Still another Nelson author was the Reverend Edwin N. Hardy, whose antecedents went back many generations to the very beginning of what is now Nelson. As a matter of fact, he was a co-author of the Genealogy of the Hardy Family. He also wrote The Churches and Educated Men, Manual of American Citizenship, Uncle John Vassar, and a biography of the famous eighteenth-century evangelist entitled George Whitefield, the Matchless Soul Winner.
Another genealogy was written by the man known as Nelson’s “lifelong benefactor,” Henry Melville. He wrote The Ancestry of John Whitney, who was a prominent forebear of his. In a brief biographical study of Henry Melville, Nelson’s contemporary benefactor, Henry Melville Fuller, gives an interesting description of the genealogy: “The volume was published in 1895, each copy bound in white vellum, its 600 pages embellished with colored armorial plates, illustrations of ruined castles, folding genealogical charts, and old documents reproduced in facsimile.”

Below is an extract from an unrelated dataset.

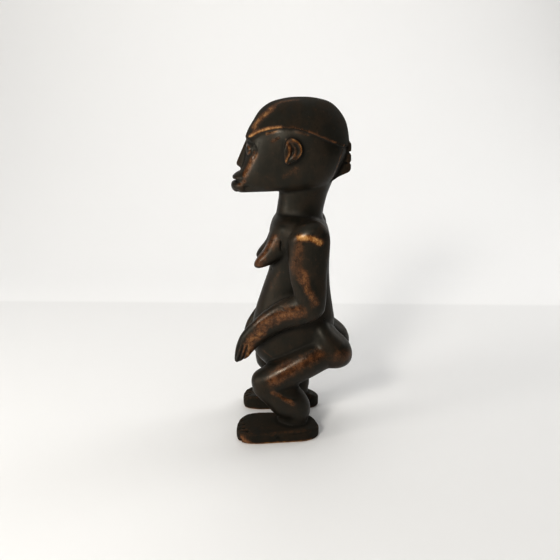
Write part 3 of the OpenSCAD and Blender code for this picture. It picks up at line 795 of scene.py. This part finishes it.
def make_stage():
    """A table that sweeps up into a backdrop, clear of the figure on every side."""
    rise, near_x, half_width, height = TABLE_EDGE - 0.12, 2.5, 3.0, 2.5
    radius, steps = 0.6, 24
    profile = [(near_x, 0)]
    for step in range(steps + 1):
        angle = math.pi / 2 * step / steps
        profile.append((rise - radius * math.sin(angle), radius - radius * math.cos(angle)))
    profile.append((rise - radius, height))
    mesh = bpy.data.meshes.new("stage")
    corners = [(x, y, z) for x, z in profile for y in (-half_width, half_width)]
    faces = [(2 * i, 2 * i + 1, 2 * i + 3, 2 * i + 2) for i in range(len(profile) - 1)]
    mesh.from_pydata(corners, [], faces)
    mesh.polygons.foreach_set("use_smooth", [True] * len(faces))
    mesh.materials.append(pale_table())
    stage = bpy.data.objects.new("stage", mesh)
    bpy.context.scene.collection.objects.link(stage)


WARM, NEUTRAL = (1.0, 0.965, 0.91), (1.0, 0.995, 0.99)


def area_light(name, place, size, power, colour, target):
    light = bpy.data.lights.new(name, "AREA")
    light.shape = "DISK"
    light.size, light.energy, light.color = size, power, colour
    lamp = bpy.data.objects.new(name, light)
    lamp.location = place
    lamp.rotation_euler = (target - Vector(place)).to_track_quat("-Z", "Y").to_euler()
    bpy.context.scene.collection.objects.link(lamp)


def make_lights():
    middle = (cad_low + cad_high) / 2
    area_light("key", (0.92, -0.42, 0.7), 0.24, 7.4, WARM, middle)
    area_light("window", (0.45, -1.0, 0.36), 0.34, 4.6, WARM, middle)
    area_light("behind", (-0.45, 0.9, 0.7), 0.5, 3, NEUTRAL, middle)
    area_light("top", (0.0, -0.2, 1.9), 2.6, 14.2, NEUTRAL, middle)
    area_light("backdrop", (-0.25, 0.0, 1.5), 1.2, 6.8, NEUTRAL, Vector((-1.0, -0.3, 1.1)))
    world = bpy.data.worlds.new("room")
    world.use_nodes = True
    world.node_tree.nodes["Background"].inputs["Color"].default_value = (1, 1, 1, 1)
    world.node_tree.nodes["Background"].inputs["Strength"].default_value = 0.12
    bpy.context.scene.world = world
    view = bpy.context.scene.view_settings
    view.view_transform = "Standard"
    view.gamma = 0.86                 # deepens the dark tones, as a camera's contrast does


def make_camera():
    distance, sideways, height = 0.5348, -0.0001, 0.3096
    heading, pitch = math.radians(1.3), math.radians(17.5)
    look = Vector((-math.cos(heading) * math.cos(pitch), -math.sin(heading) * math.cos(pitch),
                   -math.sin(pitch)))
    data = bpy.data.cameras.new("camera")
    data.lens = 39.86
    data.clip_start = 0.01
    camera = bpy.data.objects.new("camera", data)
    camera.location = (distance, sideways, height)
    camera.rotation_euler = look.to_track_quat("-Z", "Y").to_euler()
    bpy.context.scene.collection.objects.link(camera)
    bpy.context.scene.camera = camera


make_figure()
make_stage()
make_lights()
make_camera()

bpy.context.view_layer.update()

Without doubt one of the most esoteric books by a Nelson author is described in Parke Struthers’s History of Nelson. It was written by Dr. Dauphin William Osgood, a medical missionary who opened a small hospital in China in 1870. He wrote in Chinese a book on anatomy for medical students and illustrated it himself.
A fascinating intellectual enclave, sometimes called “The Philadelphia Group,” used to exist in Nelson and nearby territory. In Robbins Milbank’s pamphlet on Olivia Rodham he gives the following description: “A map prepared in 1904 by Samuel Wadsworth in Keene is titled ‘Pennsylvania Settlement and Surrounding Lands in Nelson, Harrisville and Roxbury.’ On it are the names of six persons who bought land in Nelson because of Miss Rodham’s presence there. They are: Miss Margaret Redmond, noted painter and artist in stained glass; Professor and Mrs. J. Duncan Spaeth, she a painter, he a leading authority on Old English and Shakespeare; Dr. And Mrs. Charles Dolley, perhaps Miss Rodham’s oldest friends from Swarthmore days; Professor and Mrs. Henry W. Rolfe, he, too a Shakespearean scholar; Dr. and Mrs. Seneca Egbert of Philadelphia; Dr. and Mrs. Thomas Montgomery Lightfoot, Philadelphia teacher and naturalist with doctorates in six fields of the natural sciences.” This interesting group merits separate study and I hope that such a study can be made and run in a future issue of the Grapevine-2. But at the moment our interest centers on books by Nelson authors. Professor J. Duncan Spaeth, who was the maternal grandfather of the deMartellys, Joey, Taya and Mike, did a translation of Beowulf and, interestingly, The YMCA Camp Reader, a widely used literacy program to enable illiterate GI’s in World War I to write home. He also edited Old English Poetry. Incidentally, Duncan Spaeth’s brother Sigmund must have frequently visited these parts. He was the author of over thirty books on music and has been described as having “done more to promote good music…than any other figure in the musical world.”
I have referred to the deMartellys. Though I have not generally attempted to include book illustrators in this survey I cannot omit mention of our local distinguished artist John deMartelly. His original lithograph illustrations of W. H. Hudson’s Green Mansions, published by the Peter Pauper Press in Mount Vernon, make that edition a collector’s item. John also, among other books, illustrated William E. Wilson’s The Wabash, one of the Rivers of America series, and Walter D. Edmonds’s Wilderness Clearing.